Ancaman yang diterima mahasiswa sangat mengintimidasi, bahkan ada yang diancam dengan SKCK merah atau tidak bisa mendapatkan ijazah kelulusan jika tidak membayar. Pesan dari agency yang diterima mahasiswa berbunyi, "Kalian merasa masih menjadi korban TPPO, merasa diintimidasi, merasa dirugikan, lantas kalian tidak mau membayar airlines, itu kami yang dirugikan!"
“Jangan main-main dengan surat penagihan dari pengadilan, bisa berdampak buruk ke kalian, nanti biar ngerasain SKCK merah,” lanjut pesan tersebut, mengarah pada ancaman hukum yang semakin memperburuk kondisi mental mahasiswa.
idak sedikit mahasiswa yang takut dan merasa terpaksa untuk memenuhi permintaan pembayaran. Beberapa di antara mereka bahkan terpaksa meminjam uang dari keluarga atau bank untuk menutupi biaya yang ditagihkan oleh agency. "Ada yang sampai pinjam ke keluarga, ada juga yang pinjam ke bank," jelas YN.
Salah satu mahasiswa yang merasa tertekan oleh ancaman tersebut mengungkapkan bahwa dirinya bahkan sudah melaporkan kejadian ini ke kepolisian. Namun, meski ada penyuluhan dari pihak berwajib untuk tidak khawatir, mahasiswa tetap merasa ketakutan akan ancaman yang terus menerus datang.
Selain dana talangan, mahasiswa yang telah berada di Jerman juga dikenakan tagihan berupa service fe selama tiga bulan, masing-masing sebesar 100 Euro per bulan, atau sekitar Rp 5 juta per mahasiswa. Dana ini dikatakan digunakan untuk biaya apartemen selama mereka tinggal di Jerman. Namun, banyak di antara mereka yang mempertanyakan transparansi penggunaan dana ini, karena tidak ada penjelasan yang jelas mengenai penggunaan service fee tersebut.
"Kami nggak tahu ini untuk apa, tapi kami disuruh bayar. Katanya untuk dana apartemen kami di Jerman," kata salah satu mahasiswa yang enggan disebutkan namanya.
Para mahasiswa yang merasa tertipu oleh modus perdagangan orang ini kini tengah berusaha mencari keadilan. Mereka mengharapkan adanya perhatian dari pemerintah dan pihak berwenang agar mereka tidak terus dipaksa membayar dana talangan dan terhindar dari ancaman yang membuat mereka semakin tertekan.

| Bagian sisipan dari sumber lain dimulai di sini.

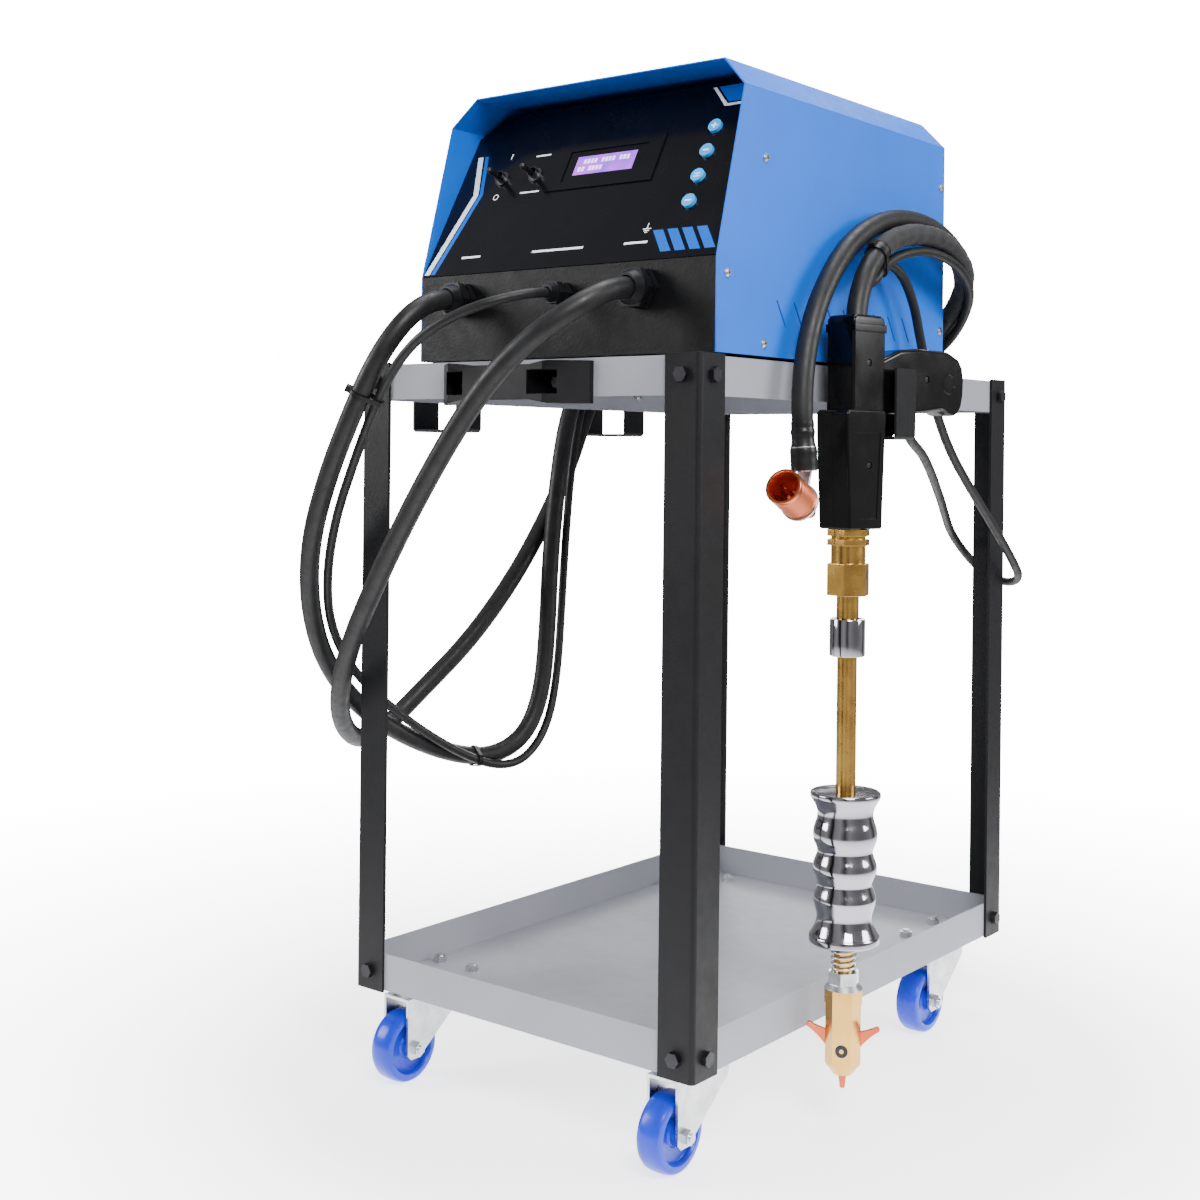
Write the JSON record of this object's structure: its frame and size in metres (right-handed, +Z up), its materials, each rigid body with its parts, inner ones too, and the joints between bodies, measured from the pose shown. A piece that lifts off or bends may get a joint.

“Kami tidak mau lagi diancam dan diteror. Kami hanya ingin hak kami sebagai korban TPPO diperhatikan, dan tidak lagi diperlakukan seperti ini,” ujar mahasiswa lainnya.
Kasus ini menjadi perhatian penting bagi aparat penegak hukum dan lembaga terkait, agar tindakan perdagangan orang yang berkedok peluang magang ini tidak merugikan lebih banyak korban di masa depan. Polisi telah memberikan arahan untuk tidak terlalu mengkhawatirkan ancaman tersebut, namun mahasiswa tetap merasa ketakutan dengan teror yang terus berlanjut.
Di sisi lain, masyarakat dan keluarga korban berharap agar pihak berwenang segera mengambil tindakan tegas terhadap agency yang telah melakukan praktik ini, dan memberikan perlindungan bagi para korban yang selama ini merasa terpojokkan.